Born to Sawai Man Singh and his first wife Marudhar Kunwar after generations — all others including his father were adopted — in 1931, Bhawani Singh was nicknamed “Bubbles” because of the torrent of champagne that flowed to celebrate the newborn’s arrival.

Educated at Doon School and London’s Harrow, Bhawani Singh was commissioned into the army’s 3rd Cavalry Regiment as a Second Lieutenant in 1954. He served in the President’s team of bodyguards where he served for eight years till 1963.

After this, he was assigned to the Para Brigade, a stint that saw him carry out high-altitude parachute jumping in Leh without the help of oxygen. Later, he was posted as an adjutant at the Indian Military Academy in Dehra Dun where he stayed till 1967.

In May 1972, he took voluntary retirement to look after his family’s huge ancestral properties. Rathore recounts an incident that showed how Gayatri Devi was stunned by Bhawani Singh’s rigour. “Once Gayatri Devi, to whom he was very close, was surprised to see him sweat it out in a hot tent in Jaisalmer. He was posted there then,” Rathore says.
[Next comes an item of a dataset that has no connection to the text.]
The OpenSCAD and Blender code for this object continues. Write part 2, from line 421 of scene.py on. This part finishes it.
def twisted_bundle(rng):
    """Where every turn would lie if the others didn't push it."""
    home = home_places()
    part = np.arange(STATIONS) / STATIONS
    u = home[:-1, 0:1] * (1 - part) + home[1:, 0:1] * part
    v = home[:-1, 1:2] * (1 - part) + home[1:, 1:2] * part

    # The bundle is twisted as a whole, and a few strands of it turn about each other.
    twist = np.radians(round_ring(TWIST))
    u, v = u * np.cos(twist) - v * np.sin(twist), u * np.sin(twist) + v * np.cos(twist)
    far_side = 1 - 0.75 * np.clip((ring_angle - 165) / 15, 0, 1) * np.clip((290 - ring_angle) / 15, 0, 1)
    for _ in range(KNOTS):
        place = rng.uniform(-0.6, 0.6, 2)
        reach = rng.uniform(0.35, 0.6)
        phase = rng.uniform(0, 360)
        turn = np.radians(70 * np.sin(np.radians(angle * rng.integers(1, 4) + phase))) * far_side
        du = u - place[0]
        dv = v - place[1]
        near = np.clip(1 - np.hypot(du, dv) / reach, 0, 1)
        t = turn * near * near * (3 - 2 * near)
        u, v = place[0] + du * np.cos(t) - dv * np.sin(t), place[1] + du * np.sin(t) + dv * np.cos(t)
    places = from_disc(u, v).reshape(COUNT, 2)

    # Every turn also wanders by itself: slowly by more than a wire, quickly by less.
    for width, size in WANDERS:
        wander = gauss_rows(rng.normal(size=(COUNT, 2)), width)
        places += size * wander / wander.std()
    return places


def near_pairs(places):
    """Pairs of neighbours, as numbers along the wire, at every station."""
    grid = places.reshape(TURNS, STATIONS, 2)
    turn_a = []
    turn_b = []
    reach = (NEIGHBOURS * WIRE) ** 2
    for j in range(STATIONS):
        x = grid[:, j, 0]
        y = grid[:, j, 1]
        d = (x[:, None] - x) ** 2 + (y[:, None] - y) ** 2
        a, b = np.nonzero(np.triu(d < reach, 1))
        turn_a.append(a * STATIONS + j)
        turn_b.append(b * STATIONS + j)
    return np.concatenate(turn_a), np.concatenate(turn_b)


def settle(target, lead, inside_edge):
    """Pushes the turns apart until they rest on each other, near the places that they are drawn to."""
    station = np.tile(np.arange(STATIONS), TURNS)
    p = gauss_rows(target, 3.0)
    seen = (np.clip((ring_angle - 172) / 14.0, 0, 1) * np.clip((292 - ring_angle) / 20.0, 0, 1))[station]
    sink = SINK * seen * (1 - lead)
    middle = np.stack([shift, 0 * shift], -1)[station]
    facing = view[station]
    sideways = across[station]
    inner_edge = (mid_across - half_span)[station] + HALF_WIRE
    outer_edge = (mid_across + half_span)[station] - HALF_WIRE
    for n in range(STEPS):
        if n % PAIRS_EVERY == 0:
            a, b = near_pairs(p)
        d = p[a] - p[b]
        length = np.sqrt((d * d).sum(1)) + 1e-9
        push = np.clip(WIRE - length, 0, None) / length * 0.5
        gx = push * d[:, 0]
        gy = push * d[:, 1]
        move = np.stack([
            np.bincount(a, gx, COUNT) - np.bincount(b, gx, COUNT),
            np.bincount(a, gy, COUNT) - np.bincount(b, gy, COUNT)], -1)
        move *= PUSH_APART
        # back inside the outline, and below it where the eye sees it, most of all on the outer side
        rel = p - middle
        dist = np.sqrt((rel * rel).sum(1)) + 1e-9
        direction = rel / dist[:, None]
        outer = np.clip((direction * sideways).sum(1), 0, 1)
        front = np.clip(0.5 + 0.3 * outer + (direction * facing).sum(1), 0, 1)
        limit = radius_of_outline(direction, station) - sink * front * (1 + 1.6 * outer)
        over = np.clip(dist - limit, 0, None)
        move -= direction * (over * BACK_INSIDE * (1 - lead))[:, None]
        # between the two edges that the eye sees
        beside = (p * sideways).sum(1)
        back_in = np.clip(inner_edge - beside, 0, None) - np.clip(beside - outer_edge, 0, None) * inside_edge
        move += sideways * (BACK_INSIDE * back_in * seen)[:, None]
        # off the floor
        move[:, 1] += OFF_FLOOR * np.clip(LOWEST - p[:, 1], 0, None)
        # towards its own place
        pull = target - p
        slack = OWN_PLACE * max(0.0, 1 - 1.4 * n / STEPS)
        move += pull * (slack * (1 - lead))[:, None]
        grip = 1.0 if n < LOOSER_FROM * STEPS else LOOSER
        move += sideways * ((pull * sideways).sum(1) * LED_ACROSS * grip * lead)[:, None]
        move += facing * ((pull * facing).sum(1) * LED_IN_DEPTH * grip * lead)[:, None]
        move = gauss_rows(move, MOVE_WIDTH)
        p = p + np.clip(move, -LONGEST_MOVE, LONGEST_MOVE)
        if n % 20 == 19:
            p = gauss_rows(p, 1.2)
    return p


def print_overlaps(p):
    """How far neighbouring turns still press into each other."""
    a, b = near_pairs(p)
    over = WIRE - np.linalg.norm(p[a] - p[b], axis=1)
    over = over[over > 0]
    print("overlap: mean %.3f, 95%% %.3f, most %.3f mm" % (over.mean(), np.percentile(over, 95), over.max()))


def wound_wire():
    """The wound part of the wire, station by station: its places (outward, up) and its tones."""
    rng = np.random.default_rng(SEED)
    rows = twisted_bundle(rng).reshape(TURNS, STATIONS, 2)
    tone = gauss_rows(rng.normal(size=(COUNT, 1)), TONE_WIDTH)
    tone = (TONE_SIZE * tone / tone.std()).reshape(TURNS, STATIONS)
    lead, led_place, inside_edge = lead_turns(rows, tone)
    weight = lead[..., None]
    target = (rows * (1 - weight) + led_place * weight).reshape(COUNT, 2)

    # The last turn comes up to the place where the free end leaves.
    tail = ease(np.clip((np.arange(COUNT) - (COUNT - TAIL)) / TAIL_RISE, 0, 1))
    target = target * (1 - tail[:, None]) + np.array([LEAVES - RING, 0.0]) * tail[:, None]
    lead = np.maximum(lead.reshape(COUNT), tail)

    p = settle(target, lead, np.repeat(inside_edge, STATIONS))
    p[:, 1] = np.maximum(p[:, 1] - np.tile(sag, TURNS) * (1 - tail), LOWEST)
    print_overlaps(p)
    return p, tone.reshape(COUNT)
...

Bhawani Singh was a stickler for discipline and punctuality, a personal trait reinforced in the army. A former aide, Narayan Singh, said: “He often reached a venue before the organisers did.”

Juggling so many roles, the royal still found time for hobbies like tennis, squash, music and reading. He was often seen in a bookshop on Jaipur’s Mirza Ismail Road, scouring the shelves for titles.

Cars and horses were a passion, too. An excellent equestrian and a polo player, Bhawani Singh could be seen riding a two-seater convertible Buick with Gayatri Devi.

However, in the 1960s when Gayatri Devi floated the Swatantra Party and contested elections, Bhawani Singh distanced himself from her politics.

Over two decades later, in 1989, he himself fought the elections on Rajiv Gandhi’s insistence but lost. However, the “Maharaja” was magnanimous in defeat, driving to the home of Girdhari Lal Bhargava, the BJP victor, to congratulate him.

Despite his aristocratic roots, Bhawani Singh had a way with commoners. According to one of the family’s drivers, the royal’s car once hit a bullock cart. Bhawani Singh, the driver recalls, got off, patted the bullock and the cart owner, and gave him money.

At one of his parties after he was awarded the Mahavir Chakra, he ordered sweets to be sent to the families of the officers. Asked how much, he said: “Send a mon.” A mon is 40kg.